Wildlife postcards distributed monthly at the local supermarket let everyone get involved in recording Cam's wildlife
Building partnerships for action... Faced with increasing development pressures on the parish, Cam Parish Council was concerned important wildlife sites would be destroyed simply because no-one knew they were there. They wanted help to protect them and to create a thriving rural environment. The task of the awareness-raising campaign was to mobilise residents to discover the wildlife that existed in the parish to provide the information the council needed, and inspire residents to learn about it and take stewardship of it.
Partnership-building brought together all sorts of groups - neighbourhood associations, churches, schools, specialist interest groups, business groups, farmers and civic networks as well as residents. Techniques used to inspire involvement were many and varied: community theatre companies and artists, community consultation at the supermarket and parish events, an attitudinal survey focusing on use of greenspaces, the Cam Domesday Book of Wildlife, illustrated wildlife postcards distributed through the local supermarket, fun family days, talks and walks, a parish map, and lots more.

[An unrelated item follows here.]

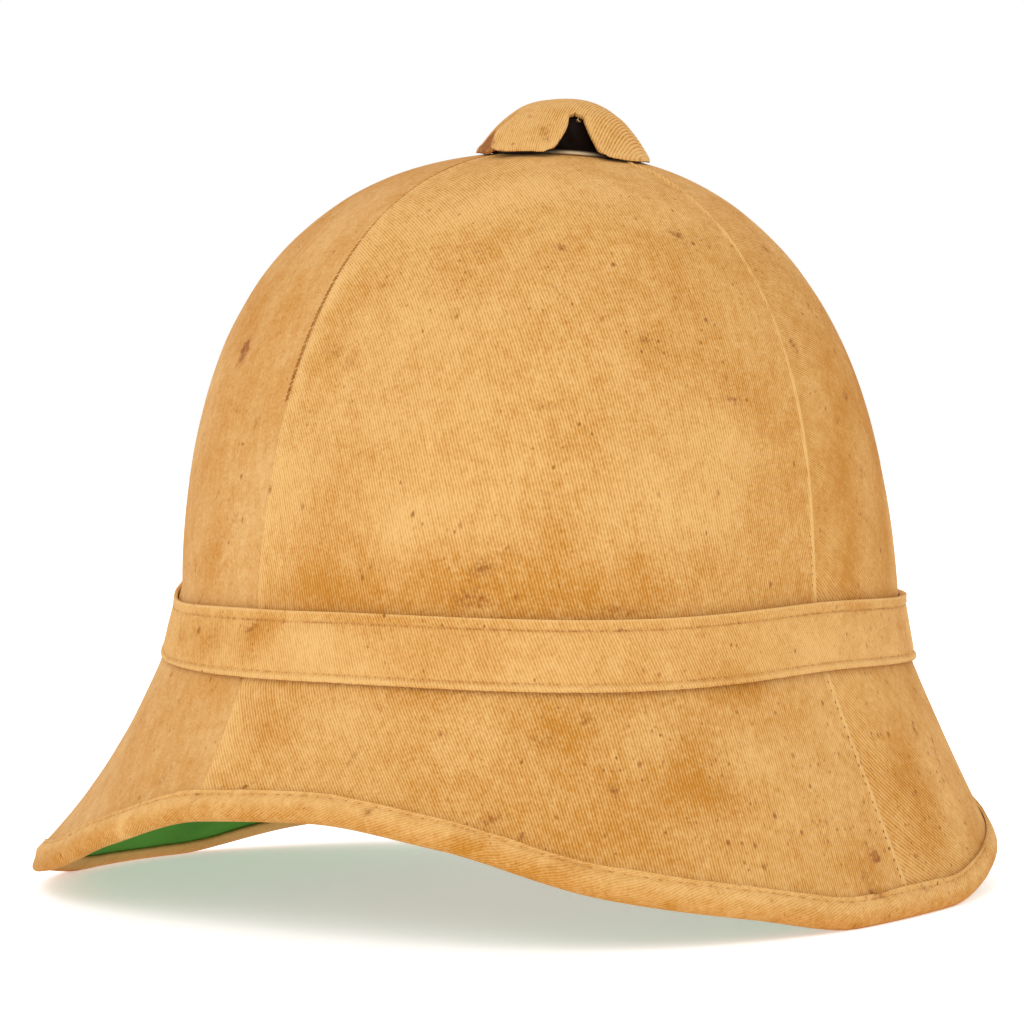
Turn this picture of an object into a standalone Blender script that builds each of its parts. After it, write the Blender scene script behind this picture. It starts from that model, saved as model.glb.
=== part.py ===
"""A cloth-covered pith helmet with a band, a bound brim and a five-petalled vent cap on its crown.

Metres, +Z up. The wearer looks along -Y and their left hand is at +X. Every piece is worked out in the
helmet's own frame, whose XY plane holds the top line of the hat band, and hangs from one empty, "stand",
which leans the helmet back until it stands on the tip of its peak and the back of its brim at Z = 0.

The whole helmet follows one smooth outer skin. A point of the skin has an angle round the head, from
the front over the left side to the back, and a climb: 0 at the rim, 1 at the foot of the band, 2 at the
top of the band and 3 at the vent hole. Each piece is a sheet at its own depth under the skin.
"""
import math

import bmesh
import bpy
import numpy as np

MM = 0.001

# the crown above the band: half sizes at the band, height, and how full each side is
CROWN_FRONT = 122.2 * MM
CROWN_BACK = 87.8 * MM
CROWN_SIDE = 108.4 * MM
CROWN_HEIGHT = 136.3 * MM
CROWN_APEX_SHIFT = -10.6 * MM     # the top lies a little ahead of the widest point
CROWN_SQUARE_FRONT = 2.42         # power of the outline seen from above, 2 is an ellipse
CROWN_SQUARE_BACK = 2.4
CROWN_RISE_FRONT = (2.70, 2.40)   # powers of the profile: of the height, of the radius
CROWN_RISE_SIDE = (1.44, 2.47)
CROWN_RISE_BACK = (2.95, 2.07)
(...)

The result was the discovery of an overlooked rare wildlife habitat, restoration of an 150-year old orchard, thriving hedgerows, nature areas in school grounds, farmers dedicating land for wildlife, special footpath routes, and many garden ponds bursting with life. All this generated continuous media coverage, topped off with Cam FM - a community radio station run by a group of enthusiastic residents with training and support provided by ourselves.